Grant: $456,137 (2002 grant)
Local funds: $20,000
Goal: Expand ground operations to retain US Airways
Proposed grant use: Purchase equipment, marketing
Result: Retained US Airways service
Post-grant: Program self-supporting
Stats: none
Bonus: Able to recruit American Airlines without grant

Hailey, Idaho
Grant: $600,000 (2002 grant)
Local funds: $271,743
Goal: Establish service to Los Angeles
Proposed grant use: Revenue guarantee, marketing
Result: Horizon Air started service Dec. 15, 2002, to Los Angeles
Post-grant: Service on Q400 now subsidized by local resort.
Stats: 41% load factor with 19,335 passengers in 2003
Bonus: Horizon added flights to Oakland, Calif.

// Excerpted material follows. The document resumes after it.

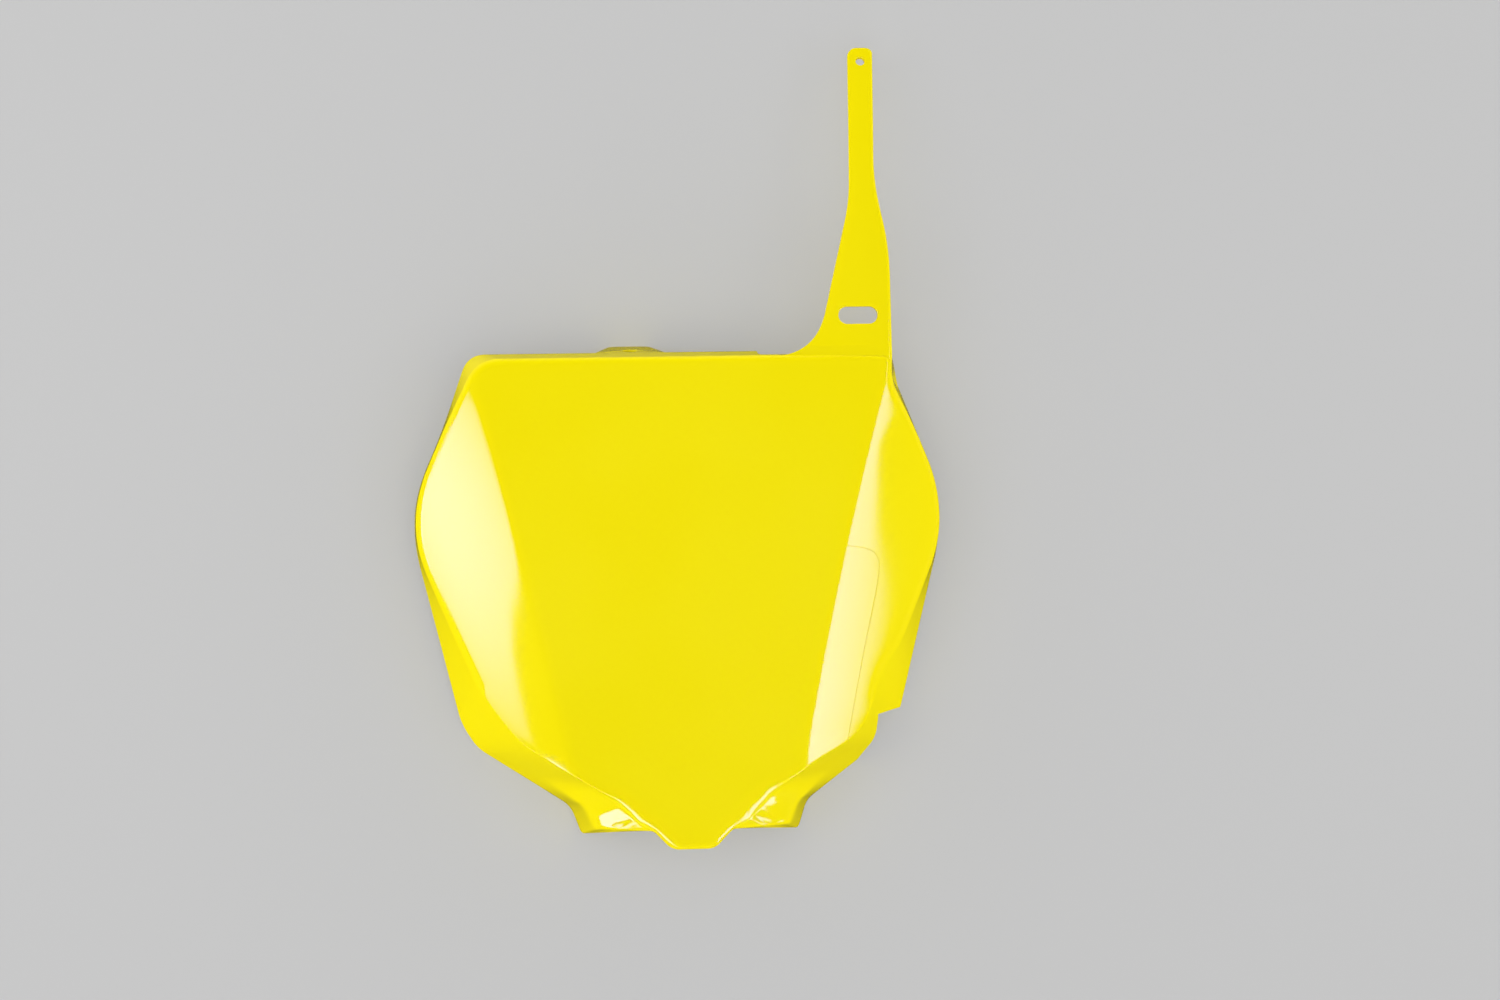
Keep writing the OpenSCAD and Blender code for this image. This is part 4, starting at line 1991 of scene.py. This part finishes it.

Some Projects That Didn't Work

Reading, Pa.
Grant: $470,000 (2002 grant)
Local funds: $30,000
Goal: Subsidize buses to Philadelphia to prove need
Proposed grant use: Bus subsidy, marketing
Result: Airport lost all service in 2004; bus service viewed as direct competition
Post-grant: Bus serviced ended
Stats: None
Fallout: Full grant not tapped; project terminated

Scottsbluff, Neb.
Grant: $950,000 (2002 grant)
Local funds: $750,000
Goal: Restore intra-state service
Proposed grant use: Revenue guarantee
Result: Westward Airways began service to four Nebraska communities in June 2004
Post-grant: Serviced ended July 2005
Stats: Scottsbluff had 234 enplanements in April 2005
Fallout: Westward ceased operations in July 2005

Somerset, Ky.
Grant: $95,000 (2002 grant)
Local funds: $18,000
Goal: Research need for air service from Somerset
Proposed grant use: Feasibility study, masterplan
Result: Study supports need for air service
Post-grant: Won $950,000 grant to attract carrier
Stats: none
Bonus: $2.5M in airport improvements under way

Taos, N.M.
Grant: $500,000 (2002 grant)
Local funds: $400,000
Goal: Maintain service to Albuquerque
Proposed grant use: Revenue guarantee, marketing
Result: Rio Grant Air continued to fly 9-seat Caravan on route it established in 1999
Post-grant: Service ended in June 2004 as carrier went out of business without grant support
Stats: Enplanements up 15% to 6,157 in 2003.